[Given instruction] Identify the line in which "Reconstruct the object" appears, then reproduce that line and all remaining lines of the records word for word.

──────── Record extracts

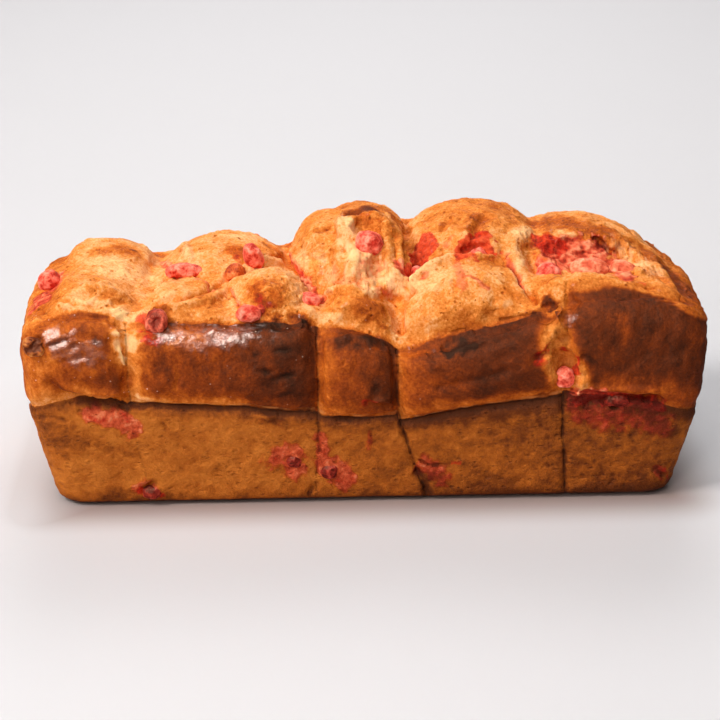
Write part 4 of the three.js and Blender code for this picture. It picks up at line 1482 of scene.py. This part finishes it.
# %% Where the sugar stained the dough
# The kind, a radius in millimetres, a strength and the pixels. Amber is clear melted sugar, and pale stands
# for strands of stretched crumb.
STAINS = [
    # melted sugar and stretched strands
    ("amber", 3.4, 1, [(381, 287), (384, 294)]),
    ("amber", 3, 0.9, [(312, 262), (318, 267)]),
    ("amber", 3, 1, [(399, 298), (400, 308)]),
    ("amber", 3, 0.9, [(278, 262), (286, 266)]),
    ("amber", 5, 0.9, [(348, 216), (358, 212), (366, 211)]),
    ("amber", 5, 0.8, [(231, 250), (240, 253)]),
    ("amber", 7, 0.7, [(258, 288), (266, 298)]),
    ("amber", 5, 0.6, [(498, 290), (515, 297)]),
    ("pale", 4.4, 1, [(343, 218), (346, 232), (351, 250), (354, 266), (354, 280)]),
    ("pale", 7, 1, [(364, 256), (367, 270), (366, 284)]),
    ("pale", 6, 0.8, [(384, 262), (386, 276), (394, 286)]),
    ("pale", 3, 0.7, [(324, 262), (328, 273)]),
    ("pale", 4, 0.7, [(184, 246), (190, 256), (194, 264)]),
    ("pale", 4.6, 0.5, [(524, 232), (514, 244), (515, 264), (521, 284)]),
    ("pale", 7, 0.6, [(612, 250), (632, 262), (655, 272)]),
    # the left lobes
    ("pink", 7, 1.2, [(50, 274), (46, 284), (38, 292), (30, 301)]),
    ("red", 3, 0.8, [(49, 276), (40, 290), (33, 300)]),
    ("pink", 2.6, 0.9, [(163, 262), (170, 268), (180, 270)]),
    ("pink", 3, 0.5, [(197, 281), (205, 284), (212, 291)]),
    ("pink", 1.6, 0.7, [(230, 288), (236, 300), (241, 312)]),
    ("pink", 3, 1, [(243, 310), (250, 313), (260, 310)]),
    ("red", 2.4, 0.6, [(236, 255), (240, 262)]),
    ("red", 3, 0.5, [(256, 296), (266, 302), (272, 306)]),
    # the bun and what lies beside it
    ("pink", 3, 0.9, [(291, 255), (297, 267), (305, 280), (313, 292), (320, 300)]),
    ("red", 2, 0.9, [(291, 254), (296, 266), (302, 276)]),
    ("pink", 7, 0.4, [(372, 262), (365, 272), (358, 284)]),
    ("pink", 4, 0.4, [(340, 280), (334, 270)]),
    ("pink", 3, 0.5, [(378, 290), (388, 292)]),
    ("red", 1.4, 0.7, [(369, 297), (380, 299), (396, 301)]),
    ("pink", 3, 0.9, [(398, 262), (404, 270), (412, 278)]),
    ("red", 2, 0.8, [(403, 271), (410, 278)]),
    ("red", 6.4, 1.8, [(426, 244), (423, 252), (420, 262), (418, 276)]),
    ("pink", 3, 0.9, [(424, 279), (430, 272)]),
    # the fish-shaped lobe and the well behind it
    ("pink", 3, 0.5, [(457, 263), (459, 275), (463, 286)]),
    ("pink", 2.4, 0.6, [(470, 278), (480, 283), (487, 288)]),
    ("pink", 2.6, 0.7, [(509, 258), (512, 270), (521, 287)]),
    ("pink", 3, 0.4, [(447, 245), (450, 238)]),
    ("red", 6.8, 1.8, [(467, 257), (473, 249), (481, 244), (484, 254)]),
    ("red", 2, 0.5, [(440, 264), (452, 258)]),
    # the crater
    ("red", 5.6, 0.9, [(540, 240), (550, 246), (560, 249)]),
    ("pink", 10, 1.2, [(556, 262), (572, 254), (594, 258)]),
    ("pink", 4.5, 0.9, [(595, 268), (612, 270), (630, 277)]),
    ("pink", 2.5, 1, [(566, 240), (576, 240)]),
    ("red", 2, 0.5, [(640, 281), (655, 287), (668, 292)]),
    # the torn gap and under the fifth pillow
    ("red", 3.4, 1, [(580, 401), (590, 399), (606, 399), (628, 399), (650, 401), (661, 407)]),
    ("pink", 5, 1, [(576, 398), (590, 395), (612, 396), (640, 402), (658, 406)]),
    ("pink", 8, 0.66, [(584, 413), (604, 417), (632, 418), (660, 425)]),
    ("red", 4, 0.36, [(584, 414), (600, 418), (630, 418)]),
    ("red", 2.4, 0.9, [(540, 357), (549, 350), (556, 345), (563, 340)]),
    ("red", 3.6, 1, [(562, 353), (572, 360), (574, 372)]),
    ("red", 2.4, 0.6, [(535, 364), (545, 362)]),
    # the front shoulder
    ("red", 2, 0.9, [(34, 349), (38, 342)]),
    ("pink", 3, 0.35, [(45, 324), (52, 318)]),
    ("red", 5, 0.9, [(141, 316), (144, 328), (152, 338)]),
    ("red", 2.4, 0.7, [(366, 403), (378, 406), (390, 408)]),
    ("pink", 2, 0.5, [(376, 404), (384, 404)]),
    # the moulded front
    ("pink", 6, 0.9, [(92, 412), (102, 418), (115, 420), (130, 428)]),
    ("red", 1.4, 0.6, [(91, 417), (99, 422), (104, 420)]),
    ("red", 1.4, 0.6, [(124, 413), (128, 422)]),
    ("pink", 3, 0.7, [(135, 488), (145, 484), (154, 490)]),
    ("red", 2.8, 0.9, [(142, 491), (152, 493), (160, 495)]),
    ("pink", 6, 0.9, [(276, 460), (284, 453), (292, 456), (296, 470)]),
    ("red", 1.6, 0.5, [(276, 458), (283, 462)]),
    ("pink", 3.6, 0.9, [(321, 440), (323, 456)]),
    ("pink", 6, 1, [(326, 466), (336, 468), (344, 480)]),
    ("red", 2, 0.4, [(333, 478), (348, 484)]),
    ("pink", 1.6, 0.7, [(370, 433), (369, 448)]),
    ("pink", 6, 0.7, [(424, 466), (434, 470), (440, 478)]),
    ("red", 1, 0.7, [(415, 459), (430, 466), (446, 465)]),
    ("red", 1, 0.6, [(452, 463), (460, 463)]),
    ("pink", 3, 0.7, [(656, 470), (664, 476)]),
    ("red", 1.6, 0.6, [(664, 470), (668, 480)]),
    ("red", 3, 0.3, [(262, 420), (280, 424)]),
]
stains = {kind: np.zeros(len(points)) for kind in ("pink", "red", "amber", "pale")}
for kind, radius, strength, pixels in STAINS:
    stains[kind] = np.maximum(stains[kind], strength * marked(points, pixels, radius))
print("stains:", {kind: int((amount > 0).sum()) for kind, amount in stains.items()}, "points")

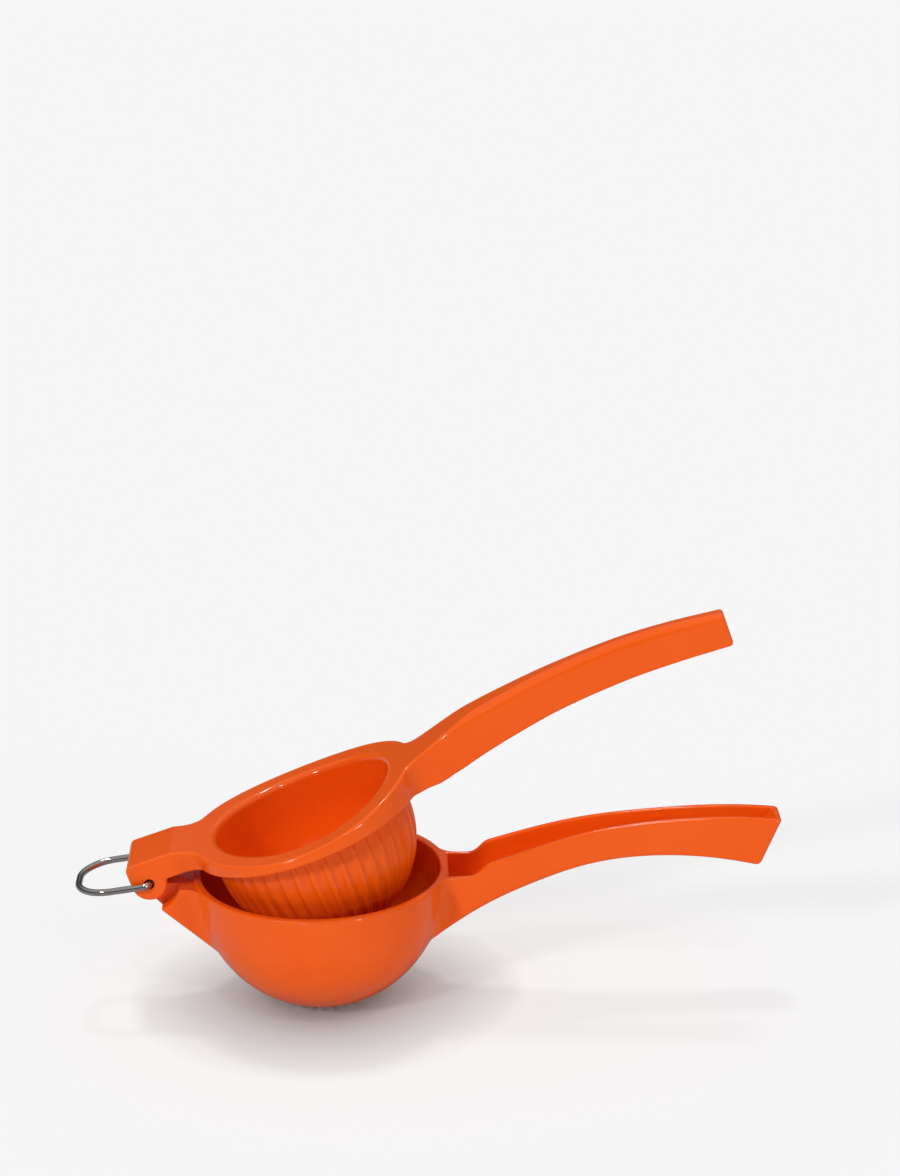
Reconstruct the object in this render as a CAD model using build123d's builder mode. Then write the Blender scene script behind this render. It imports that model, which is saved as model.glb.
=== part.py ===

────────────────

[Solution to this task]
Reconstruct the object in this render as a CAD model using build123d's builder mode. Then write the Blender scene script behind this render. It imports that model, which is saved as model.glb.
=== part.py ===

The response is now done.